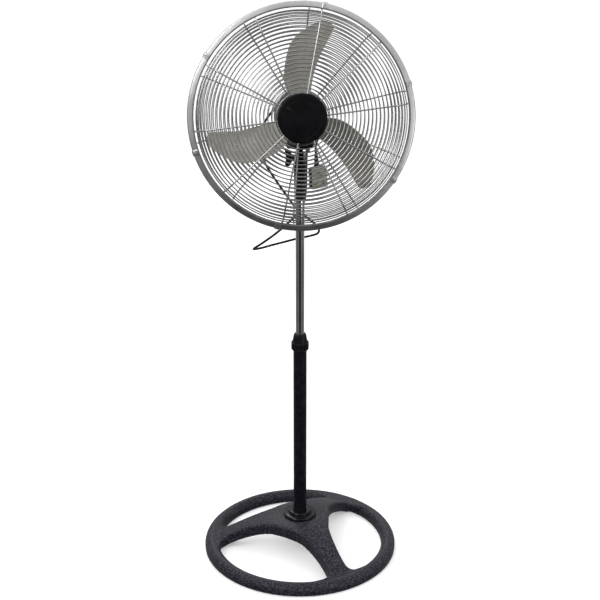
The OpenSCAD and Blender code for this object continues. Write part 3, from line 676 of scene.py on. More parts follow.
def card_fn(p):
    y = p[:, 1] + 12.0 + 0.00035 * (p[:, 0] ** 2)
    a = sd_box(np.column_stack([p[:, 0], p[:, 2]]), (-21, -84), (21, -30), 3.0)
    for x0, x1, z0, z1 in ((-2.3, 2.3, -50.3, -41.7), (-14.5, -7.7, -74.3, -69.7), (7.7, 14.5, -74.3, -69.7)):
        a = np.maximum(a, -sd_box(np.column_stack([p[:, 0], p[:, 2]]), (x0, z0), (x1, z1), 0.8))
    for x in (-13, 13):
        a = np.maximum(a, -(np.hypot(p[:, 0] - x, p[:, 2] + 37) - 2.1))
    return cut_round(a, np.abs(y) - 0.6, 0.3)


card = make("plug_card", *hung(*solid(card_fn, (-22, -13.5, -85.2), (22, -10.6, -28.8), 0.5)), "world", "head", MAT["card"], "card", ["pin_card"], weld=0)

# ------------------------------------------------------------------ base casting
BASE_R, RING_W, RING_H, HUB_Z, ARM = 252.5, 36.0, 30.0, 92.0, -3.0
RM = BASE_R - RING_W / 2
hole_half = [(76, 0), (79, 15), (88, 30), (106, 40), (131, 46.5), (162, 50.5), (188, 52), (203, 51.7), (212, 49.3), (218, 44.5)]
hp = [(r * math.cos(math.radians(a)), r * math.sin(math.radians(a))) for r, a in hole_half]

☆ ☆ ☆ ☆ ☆

GIVEN TASK:
Write out every line of the material again, exactly as it reads.

CORRECT RESULT:
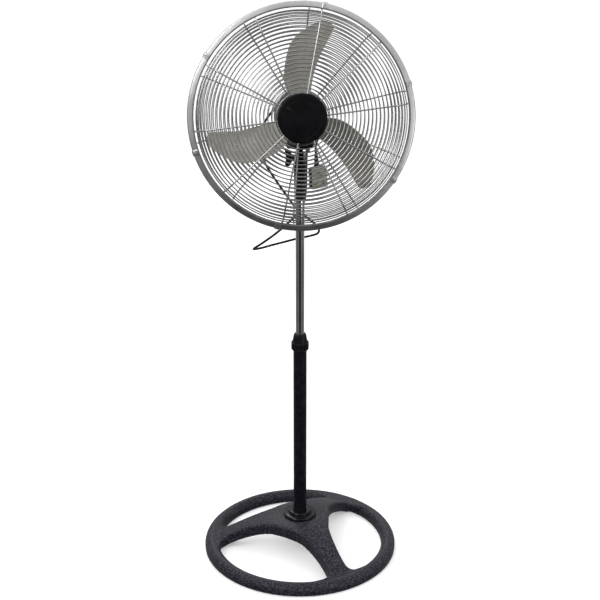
The OpenSCAD and Blender code for this object continues. Write part 3, from line 676 of scene.py on. More parts follow.
def card_fn(p):
    y = p[:, 1] + 12.0 + 0.00035 * (p[:, 0] ** 2)
    a = sd_box(np.column_stack([p[:, 0], p[:, 2]]), (-21, -84), (21, -30), 3.0)
    for x0, x1, z0, z1 in ((-2.3, 2.3, -50.3, -41.7), (-14.5, -7.7, -74.3, -69.7), (7.7, 14.5, -74.3, -69.7)):
        a = np.maximum(a, -sd_box(np.column_stack([p[:, 0], p[:, 2]]), (x0, z0), (x1, z1), 0.8))
    for x in (-13, 13):
        a = np.maximum(a, -(np.hypot(p[:, 0] - x, p[:, 2] + 37) - 2.1))
    return cut_round(a, np.abs(y) - 0.6, 0.3)


card = make("plug_card", *hung(*solid(card_fn, (-22, -13.5, -85.2), (22, -10.6, -28.8), 0.5)), "world", "head", MAT["card"], "card", ["pin_card"], weld=0)

# ------------------------------------------------------------------ base casting
BASE_R, RING_W, RING_H, HUB_Z, ARM = 252.5, 36.0, 30.0, 92.0, -3.0
RM = BASE_R - RING_W / 2
hole_half = [(76, 0), (79, 15), (88, 30), (106, 40), (131, 46.5), (162, 50.5), (188, 52), (203, 51.7), (212, 49.3), (218, 44.5)]
hp = [(r * math.cos(math.radians(a)), r * math.sin(math.radians(a))) for r, a in hole_half]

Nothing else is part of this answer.